──────── Collected data ────────

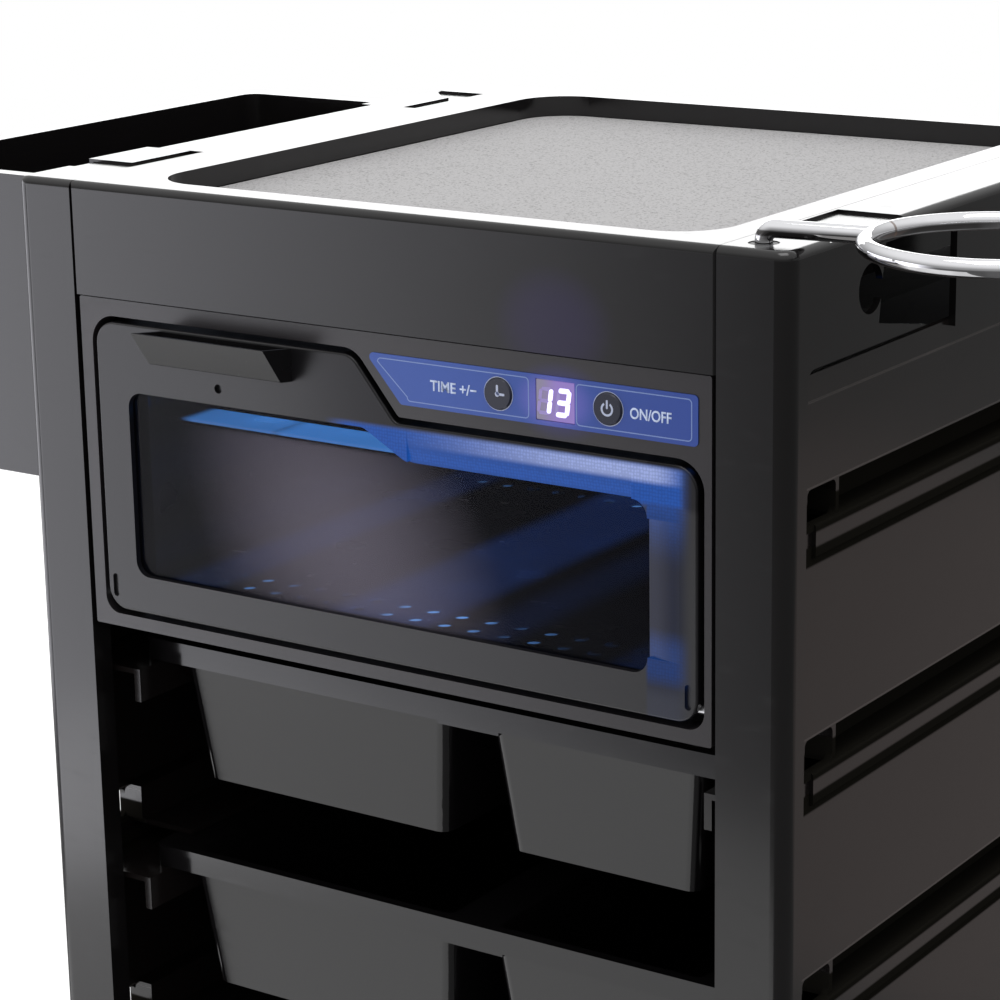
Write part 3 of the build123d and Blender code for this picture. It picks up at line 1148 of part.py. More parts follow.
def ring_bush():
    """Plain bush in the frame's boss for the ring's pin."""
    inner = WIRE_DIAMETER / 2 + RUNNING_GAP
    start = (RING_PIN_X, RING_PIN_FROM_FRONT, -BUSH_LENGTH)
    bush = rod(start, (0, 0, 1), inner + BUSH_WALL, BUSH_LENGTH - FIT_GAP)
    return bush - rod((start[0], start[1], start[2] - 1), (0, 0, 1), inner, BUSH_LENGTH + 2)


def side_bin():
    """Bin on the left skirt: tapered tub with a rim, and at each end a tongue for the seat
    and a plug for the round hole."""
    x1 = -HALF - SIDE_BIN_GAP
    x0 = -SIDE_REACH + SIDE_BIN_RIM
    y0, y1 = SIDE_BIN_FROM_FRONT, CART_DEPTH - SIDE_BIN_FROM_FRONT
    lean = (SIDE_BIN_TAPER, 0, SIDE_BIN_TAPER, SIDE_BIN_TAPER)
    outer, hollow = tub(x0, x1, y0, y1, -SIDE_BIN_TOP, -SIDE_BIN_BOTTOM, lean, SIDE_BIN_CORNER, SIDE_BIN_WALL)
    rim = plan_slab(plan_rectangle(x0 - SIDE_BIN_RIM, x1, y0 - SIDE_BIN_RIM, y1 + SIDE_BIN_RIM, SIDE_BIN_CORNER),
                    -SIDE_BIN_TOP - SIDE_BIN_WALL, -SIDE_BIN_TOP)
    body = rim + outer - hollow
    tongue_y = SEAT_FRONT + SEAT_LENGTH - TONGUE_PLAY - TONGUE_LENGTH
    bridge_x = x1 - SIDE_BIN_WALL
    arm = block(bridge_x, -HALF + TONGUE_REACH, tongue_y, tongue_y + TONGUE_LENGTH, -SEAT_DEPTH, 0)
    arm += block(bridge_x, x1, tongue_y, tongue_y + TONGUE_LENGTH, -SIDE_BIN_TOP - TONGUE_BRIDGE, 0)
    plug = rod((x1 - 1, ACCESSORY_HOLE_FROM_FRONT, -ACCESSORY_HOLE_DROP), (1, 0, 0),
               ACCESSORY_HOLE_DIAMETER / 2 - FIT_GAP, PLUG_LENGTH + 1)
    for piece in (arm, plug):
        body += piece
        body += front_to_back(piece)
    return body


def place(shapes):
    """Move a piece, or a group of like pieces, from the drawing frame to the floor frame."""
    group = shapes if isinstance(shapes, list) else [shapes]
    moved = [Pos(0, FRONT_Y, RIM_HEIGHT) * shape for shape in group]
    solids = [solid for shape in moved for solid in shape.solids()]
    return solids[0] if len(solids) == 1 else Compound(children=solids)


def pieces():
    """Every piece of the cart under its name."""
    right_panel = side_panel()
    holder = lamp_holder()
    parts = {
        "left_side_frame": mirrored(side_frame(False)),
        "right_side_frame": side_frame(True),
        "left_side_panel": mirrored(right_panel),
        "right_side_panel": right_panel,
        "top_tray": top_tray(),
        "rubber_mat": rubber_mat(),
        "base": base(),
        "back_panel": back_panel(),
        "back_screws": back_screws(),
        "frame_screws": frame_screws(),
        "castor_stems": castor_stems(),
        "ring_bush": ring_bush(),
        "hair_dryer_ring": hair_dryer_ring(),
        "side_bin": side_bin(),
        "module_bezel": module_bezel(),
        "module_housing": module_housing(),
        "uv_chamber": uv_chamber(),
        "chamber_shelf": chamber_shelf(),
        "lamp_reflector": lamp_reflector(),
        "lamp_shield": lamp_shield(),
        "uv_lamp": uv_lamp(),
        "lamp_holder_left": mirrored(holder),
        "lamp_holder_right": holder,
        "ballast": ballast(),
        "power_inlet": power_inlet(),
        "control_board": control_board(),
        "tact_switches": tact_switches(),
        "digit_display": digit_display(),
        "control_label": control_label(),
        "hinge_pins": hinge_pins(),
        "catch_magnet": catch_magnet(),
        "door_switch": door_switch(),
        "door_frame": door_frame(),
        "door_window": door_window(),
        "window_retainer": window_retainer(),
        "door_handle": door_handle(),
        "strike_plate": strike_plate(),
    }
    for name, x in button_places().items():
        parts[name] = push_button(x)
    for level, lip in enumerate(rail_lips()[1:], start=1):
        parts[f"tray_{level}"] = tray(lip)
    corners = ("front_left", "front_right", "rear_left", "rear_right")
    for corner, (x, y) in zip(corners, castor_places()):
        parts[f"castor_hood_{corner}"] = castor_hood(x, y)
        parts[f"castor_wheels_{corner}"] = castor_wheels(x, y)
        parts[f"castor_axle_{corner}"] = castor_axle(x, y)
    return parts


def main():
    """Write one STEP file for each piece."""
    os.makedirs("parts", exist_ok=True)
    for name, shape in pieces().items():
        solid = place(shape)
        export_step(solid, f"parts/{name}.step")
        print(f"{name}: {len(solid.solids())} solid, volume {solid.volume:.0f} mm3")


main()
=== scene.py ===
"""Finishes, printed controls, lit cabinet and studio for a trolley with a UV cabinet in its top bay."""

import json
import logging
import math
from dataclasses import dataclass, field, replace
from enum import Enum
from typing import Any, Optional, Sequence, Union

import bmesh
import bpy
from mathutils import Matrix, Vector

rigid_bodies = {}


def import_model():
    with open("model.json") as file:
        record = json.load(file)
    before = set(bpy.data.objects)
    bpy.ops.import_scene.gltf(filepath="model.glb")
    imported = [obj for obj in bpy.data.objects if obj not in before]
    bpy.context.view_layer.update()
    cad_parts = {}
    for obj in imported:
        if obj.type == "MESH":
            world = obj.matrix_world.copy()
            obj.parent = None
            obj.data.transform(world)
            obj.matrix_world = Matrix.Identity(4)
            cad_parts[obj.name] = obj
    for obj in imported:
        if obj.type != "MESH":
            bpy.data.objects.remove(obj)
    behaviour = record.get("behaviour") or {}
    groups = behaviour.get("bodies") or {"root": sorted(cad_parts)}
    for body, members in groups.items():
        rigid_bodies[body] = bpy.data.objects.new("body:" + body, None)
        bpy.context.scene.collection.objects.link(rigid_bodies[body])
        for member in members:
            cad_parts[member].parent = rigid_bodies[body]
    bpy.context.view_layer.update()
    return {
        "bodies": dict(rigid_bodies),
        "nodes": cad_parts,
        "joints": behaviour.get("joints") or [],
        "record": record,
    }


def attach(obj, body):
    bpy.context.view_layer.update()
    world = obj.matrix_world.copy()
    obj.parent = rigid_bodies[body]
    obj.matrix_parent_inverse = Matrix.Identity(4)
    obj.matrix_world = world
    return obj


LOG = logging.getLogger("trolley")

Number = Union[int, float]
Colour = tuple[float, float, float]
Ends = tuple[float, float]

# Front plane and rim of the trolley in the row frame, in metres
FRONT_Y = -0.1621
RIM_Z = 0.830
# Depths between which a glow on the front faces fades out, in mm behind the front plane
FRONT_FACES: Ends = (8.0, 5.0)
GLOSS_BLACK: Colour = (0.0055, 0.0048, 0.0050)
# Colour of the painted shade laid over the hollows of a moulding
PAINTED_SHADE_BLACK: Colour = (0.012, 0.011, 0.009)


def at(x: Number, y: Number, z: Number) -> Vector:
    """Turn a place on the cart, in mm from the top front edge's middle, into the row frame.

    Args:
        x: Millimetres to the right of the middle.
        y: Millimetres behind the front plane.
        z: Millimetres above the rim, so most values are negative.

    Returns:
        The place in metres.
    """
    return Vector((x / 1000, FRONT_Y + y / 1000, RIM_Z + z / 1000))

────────

▸ **To do**:
From the data above, extract every line in its exact form.

▸ **Result**:
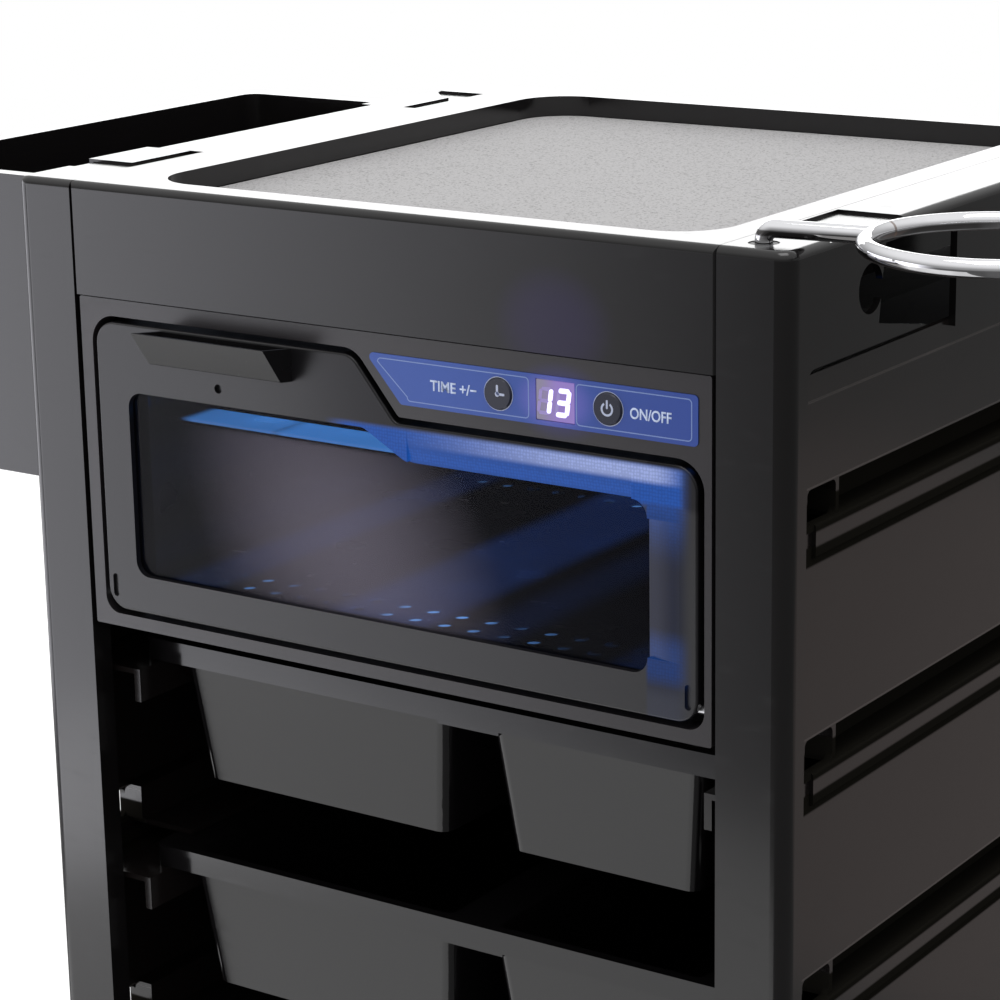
Write part 3 of the build123d and Blender code for this picture. It picks up at line 1148 of part.py. More parts follow.
def ring_bush():
    """Plain bush in the frame's boss for the ring's pin."""
    inner = WIRE_DIAMETER / 2 + RUNNING_GAP
    start = (RING_PIN_X, RING_PIN_FROM_FRONT, -BUSH_LENGTH)
    bush = rod(start, (0, 0, 1), inner + BUSH_WALL, BUSH_LENGTH - FIT_GAP)
    return bush - rod((start[0], start[1], start[2] - 1), (0, 0, 1), inner, BUSH_LENGTH + 2)


def side_bin():
    """Bin on the left skirt: tapered tub with a rim, and at each end a tongue for the seat
    and a plug for the round hole."""
    x1 = -HALF - SIDE_BIN_GAP
    x0 = -SIDE_REACH + SIDE_BIN_RIM
    y0, y1 = SIDE_BIN_FROM_FRONT, CART_DEPTH - SIDE_BIN_FROM_FRONT
    lean = (SIDE_BIN_TAPER, 0, SIDE_BIN_TAPER, SIDE_BIN_TAPER)
    outer, hollow = tub(x0, x1, y0, y1, -SIDE_BIN_TOP, -SIDE_BIN_BOTTOM, lean, SIDE_BIN_CORNER, SIDE_BIN_WALL)
    rim = plan_slab(plan_rectangle(x0 - SIDE_BIN_RIM, x1, y0 - SIDE_BIN_RIM, y1 + SIDE_BIN_RIM, SIDE_BIN_CORNER),
                    -SIDE_BIN_TOP - SIDE_BIN_WALL, -SIDE_BIN_TOP)
    body = rim + outer - hollow
    tongue_y = SEAT_FRONT + SEAT_LENGTH - TONGUE_PLAY - TONGUE_LENGTH
    bridge_x = x1 - SIDE_BIN_WALL
    arm = block(bridge_x, -HALF + TONGUE_REACH, tongue_y, tongue_y + TONGUE_LENGTH, -SEAT_DEPTH, 0)
    arm += block(bridge_x, x1, tongue_y, tongue_y + TONGUE_LENGTH, -SIDE_BIN_TOP - TONGUE_BRIDGE, 0)
    plug = rod((x1 - 1, ACCESSORY_HOLE_FROM_FRONT, -ACCESSORY_HOLE_DROP), (1, 0, 0),
               ACCESSORY_HOLE_DIAMETER / 2 - FIT_GAP, PLUG_LENGTH + 1)
    for piece in (arm, plug):
        body += piece
        body += front_to_back(piece)
    return body


def place(shapes):
    """Move a piece, or a group of like pieces, from the drawing frame to the floor frame."""
    group = shapes if isinstance(shapes, list) else [shapes]
    moved = [Pos(0, FRONT_Y, RIM_HEIGHT) * shape for shape in group]
    solids = [solid for shape in moved for solid in shape.solids()]
    return solids[0] if len(solids) == 1 else Compound(children=solids)


def pieces():
    """Every piece of the cart under its name."""
    right_panel = side_panel()
    holder = lamp_holder()
    parts = {
        "left_side_frame": mirrored(side_frame(False)),
        "right_side_frame": side_frame(True),
        "left_side_panel": mirrored(right_panel),
        "right_side_panel": right_panel,
        "top_tray": top_tray(),
        "rubber_mat": rubber_mat(),
        "base": base(),
        "back_panel": back_panel(),
        "back_screws": back_screws(),
        "frame_screws": frame_screws(),
        "castor_stems": castor_stems(),
        "ring_bush": ring_bush(),
        "hair_dryer_ring": hair_dryer_ring(),
        "side_bin": side_bin(),
        "module_bezel": module_bezel(),
        "module_housing": module_housing(),
        "uv_chamber": uv_chamber(),
        "chamber_shelf": chamber_shelf(),
        "lamp_reflector": lamp_reflector(),
        "lamp_shield": lamp_shield(),
        "uv_lamp": uv_lamp(),
        "lamp_holder_left": mirrored(holder),
        "lamp_holder_right": holder,
        "ballast": ballast(),
        "power_inlet": power_inlet(),
        "control_board": control_board(),
        "tact_switches": tact_switches(),
        "digit_display": digit_display(),
        "control_label": control_label(),
        "hinge_pins": hinge_pins(),
        "catch_magnet": catch_magnet(),
        "door_switch": door_switch(),
        "door_frame": door_frame(),
        "door_window": door_window(),
        "window_retainer": window_retainer(),
        "door_handle": door_handle(),
        "strike_plate": strike_plate(),
    }
    for name, x in button_places().items():
        parts[name] = push_button(x)
    for level, lip in enumerate(rail_lips()[1:], start=1):
        parts[f"tray_{level}"] = tray(lip)
    corners = ("front_left", "front_right", "rear_left", "rear_right")
    for corner, (x, y) in zip(corners, castor_places()):
        parts[f"castor_hood_{corner}"] = castor_hood(x, y)
        parts[f"castor_wheels_{corner}"] = castor_wheels(x, y)
        parts[f"castor_axle_{corner}"] = castor_axle(x, y)
    return parts


def main():
    """Write one STEP file for each piece."""
    os.makedirs("parts", exist_ok=True)
    for name, shape in pieces().items():
        solid = place(shape)
        export_step(solid, f"parts/{name}.step")
        print(f"{name}: {len(solid.solids())} solid, volume {solid.volume:.0f} mm3")


main()
=== scene.py ===
"""Finishes, printed controls, lit cabinet and studio for a trolley with a UV cabinet in its top bay."""

import json
import logging
import math
from dataclasses import dataclass, field, replace
from enum import Enum
from typing import Any, Optional, Sequence, Union

import bmesh
import bpy
from mathutils import Matrix, Vector

rigid_bodies = {}


def import_model():
    with open("model.json") as file:
        record = json.load(file)
    before = set(bpy.data.objects)
    bpy.ops.import_scene.gltf(filepath="model.glb")
    imported = [obj for obj in bpy.data.objects if obj not in before]
    bpy.context.view_layer.update()
    cad_parts = {}
    for obj in imported:
        if obj.type == "MESH":
            world = obj.matrix_world.copy()
            obj.parent = None
            obj.data.transform(world)
            obj.matrix_world = Matrix.Identity(4)
            cad_parts[obj.name] = obj
    for obj in imported:
        if obj.type != "MESH":
            bpy.data.objects.remove(obj)
    behaviour = record.get("behaviour") or {}
    groups = behaviour.get("bodies") or {"root": sorted(cad_parts)}
    for body, members in groups.items():
        rigid_bodies[body] = bpy.data.objects.new("body:" + body, None)
        bpy.context.scene.collection.objects.link(rigid_bodies[body])
        for member in members:
            cad_parts[member].parent = rigid_bodies[body]
    bpy.context.view_layer.update()
    return {
        "bodies": dict(rigid_bodies),
        "nodes": cad_parts,
        "joints": behaviour.get("joints") or [],
        "record": record,
    }


def attach(obj, body):
    bpy.context.view_layer.update()
    world = obj.matrix_world.copy()
    obj.parent = rigid_bodies[body]
    obj.matrix_parent_inverse = Matrix.Identity(4)
    obj.matrix_world = world
    return obj


LOG = logging.getLogger("trolley")

Number = Union[int, float]
Colour = tuple[float, float, float]
Ends = tuple[float, float]

# Front plane and rim of the trolley in the row frame, in metres
FRONT_Y = -0.1621
RIM_Z = 0.830
# Depths between which a glow on the front faces fades out, in mm behind the front plane
FRONT_FACES: Ends = (8.0, 5.0)
GLOSS_BLACK: Colour = (0.0055, 0.0048, 0.0050)
# Colour of the painted shade laid over the hollows of a moulding
PAINTED_SHADE_BLACK: Colour = (0.012, 0.011, 0.009)


def at(x: Number, y: Number, z: Number) -> Vector:
    """Turn a place on the cart, in mm from the top front edge's middle, into the row frame.

    Args:
        x: Millimetres to the right of the middle.
        y: Millimetres behind the front plane.
        z: Millimetres above the rim, so most values are negative.

    Returns:
        The place in metres.
    """
    return Vector((x / 1000, FRONT_Y + y / 1000, RIM_Z + z / 1000))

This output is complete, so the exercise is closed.